Un accompagnement pour une réinsertion durable
Au-delà du simple retour, les autorités ivoiriennes ont mis en place un dispositif structuré pour favoriser la réinsertion socio-économique de ces citoyens vulnérables. Chaque rapatrié bénéficie ainsi :
- d’un soutien psychosocial pour surmonter les traumatismes liés au parcours migratoire et aux conditions d’expulsion ;
- d’un pécule de retour pour rejoindre sa famille dans sa région d’origine ;
- de programmes de formation professionnelle et de microfinancement de projets pour assurer une autonomie financière pérenne.
Cet engagement traduit la volonté du gouvernement ivoirien de transformer la crise migratoire en une opportunité de réintégration et de valorisation du potentiel humain au service du développement national.
Le Niger, carrefour migratoire sous pression
Situé au carrefour du Maghreb et de l’Afrique subsaharienne, le Niger occupe une place centrale dans la gestion des flux migratoires. Les centres de transit humanitaire d’Agadez et d’Assamaka, gérés par l’OIM, accueillent chaque mois des milliers de migrants refoulés d’Algérie et de Libye. Pour désengorger ces infrastructures et répondre aux besoins urgents, des opérations de retour volontaire, similaires à celle des Ivoiriens, sont régulièrement organisées pour d’autres nationalités : Maliens, Guinéens, Sierra-Léonais, Camerounais, Sénégalais et Burkinabè bénéficient également d’un accompagnement humanitaire et financier pour rejoindre leur pays d’origine.
Une démarche qui inspire la région
À ce jour, la Côte d'Ivoire n’est plus la seule à avoir pris l’initiative de rapatrier ses ressortissants depuis le Niger.
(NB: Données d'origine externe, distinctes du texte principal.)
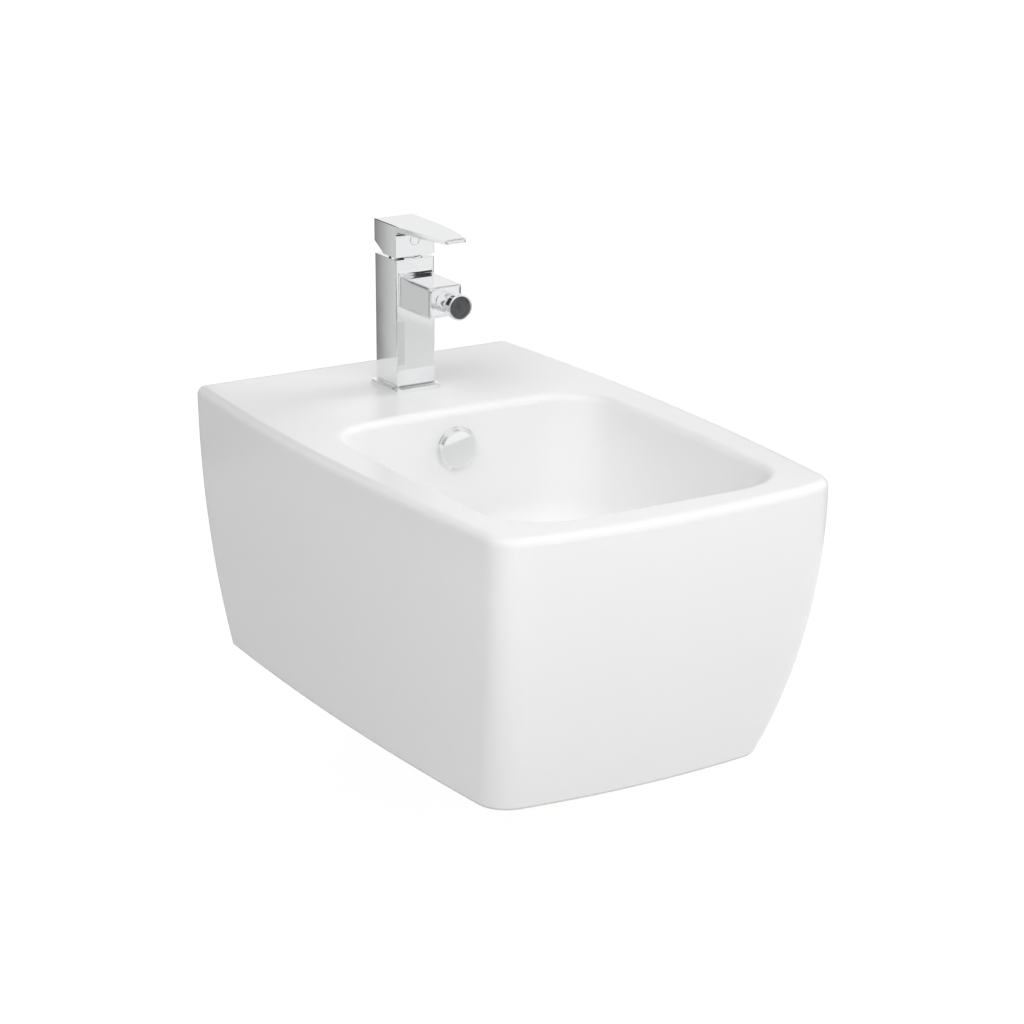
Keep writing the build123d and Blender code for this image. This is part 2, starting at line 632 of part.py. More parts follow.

Des pays comme la Sierra Leone, le Mali et le Burkina Faso ont déjà mis en place des dispositifs analogues, dans le cadre d’un effort régional coordonné par l’OIM et soutenu par des partenaires internationaux. Cette approche collective vise à alléger la pression sur les infrastructures nigériennes et à garantir une réinsertion digne et durable des migrants rapatriés.
Une approche régionale à consolider
Cette dynamique de retour volontaire assisté, appuyée par l’Union européenne et les gouvernements nationaux, contribue à atténuer les effets des expulsions massives tout en offrant aux migrants une nouvelle chance dans leur pays d’origine. Toutefois, pour de nombreux observateurs, cette stratégie reste fragile face à la persistance des expulsions et à l’ampleur des flux migratoires vers le Maghreb et l’Europe.